U.S. airstrikes disrupt evacuation of militants
Islamic State convoy was leaving border of Lebanon, Syria.
U.S. airstrikes blocked the advance of an Islamic State convoy carrying militants toward Iraq on Wednesday, derailing a Hezbollah-negotiated deal that removed the extremists from the Lebanon-Syria border, where they have been for years.
The airstrikes came amid U.S. criticism of the deal, reflecting growing outrage within the Trump administration over the decision to give the militants safe passage from the battlefield instead of killing them, and of Iranbacked Hezbollah’s leading role in the effort.

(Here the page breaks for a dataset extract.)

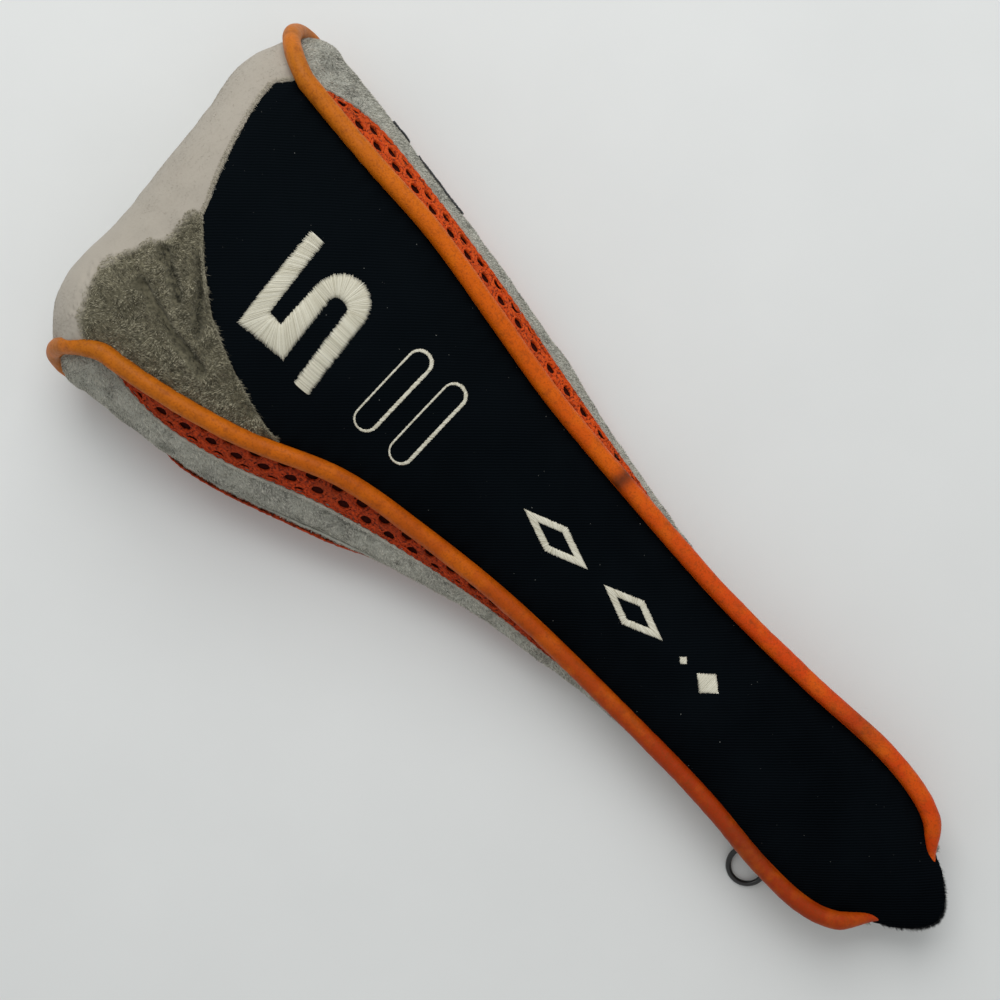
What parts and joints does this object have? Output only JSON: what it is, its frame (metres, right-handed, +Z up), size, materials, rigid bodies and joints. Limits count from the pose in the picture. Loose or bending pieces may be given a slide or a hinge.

U.S. officials said the airstrikes to disrupt the fleeing militants were intended to send a strong signal that the deal, while helping to clear the Islamic State from the border, undermined a broader U.S.-led strategy for defeating the group in Syria and Iraq.
More than 48 hours after they left the Syria-Lebanon border for eastern Syria, the buses carrying 300 militants and almost as many of their relatives were stuck in a desert area near the frontier with Iraq.
It was not clear how the standoff would end. Syrian activists said alternate routes were being considered to bring the militants to Boukamal, an Islamic State-controlled town on the Iraqi border.
But officials of the U.S.-led coalition said they would continue to monitor the convoy and weren’t ruling out more airstrikes.
“Irreconcilable terrorists should be killed on the battlefield, not bused across Syria to the Iraqi border without Iraq’s consent,” Brett McGurk, the top U.S. envoy for the anti-Islamic State coalition, said in a tweet.
Iraq also reacted angrily to the evacuation.
Later Wednesday, the coalition said its warplanes struck a small bridge and cratered a road to hinder the convoy without targeting the evacuees. Airstrikes also hit a separate group of Islamic State militants traveling to meet the convoy, according to Col. Ryan Dillon, a coalition spokesman.
Responding to the criticism but not addressing the airstrikes, Hezbollah leader Hassan Nasrallah said in a statement that negotiating with the militants was the “only way” to resolve the “humanitarian and national” issue of finding the remains of nine Lebanese soldiers the militants kidnapped in 2014.
Hezbollah is a significant player in Lebanon with government ministers and lawmakers, while the role of its fighters also has been growing in Syria, where it is helping shore up the Iran-allied government of President Bashar Assad.
The Syrian government, backed by Russian air power and Iranian-organized militias including Hezbollah, has focused its military campaign in recent weeks on Deir el-Zour, where government troops have been besieged for years in the provincial capital.
Dillon criticized Moscow and Damascus for allowing the buses to travel through territory they control.
“To say they are serious about defeating IS looks suspect right now,” Dillon said.
Lebanese President Michel Aoun (center) speaks to journalists in Baabda, Lebanon, on Wednesday. Aoun praised the Lebanese army for the operation that ended with the deal to evacuate IS fighters and their families.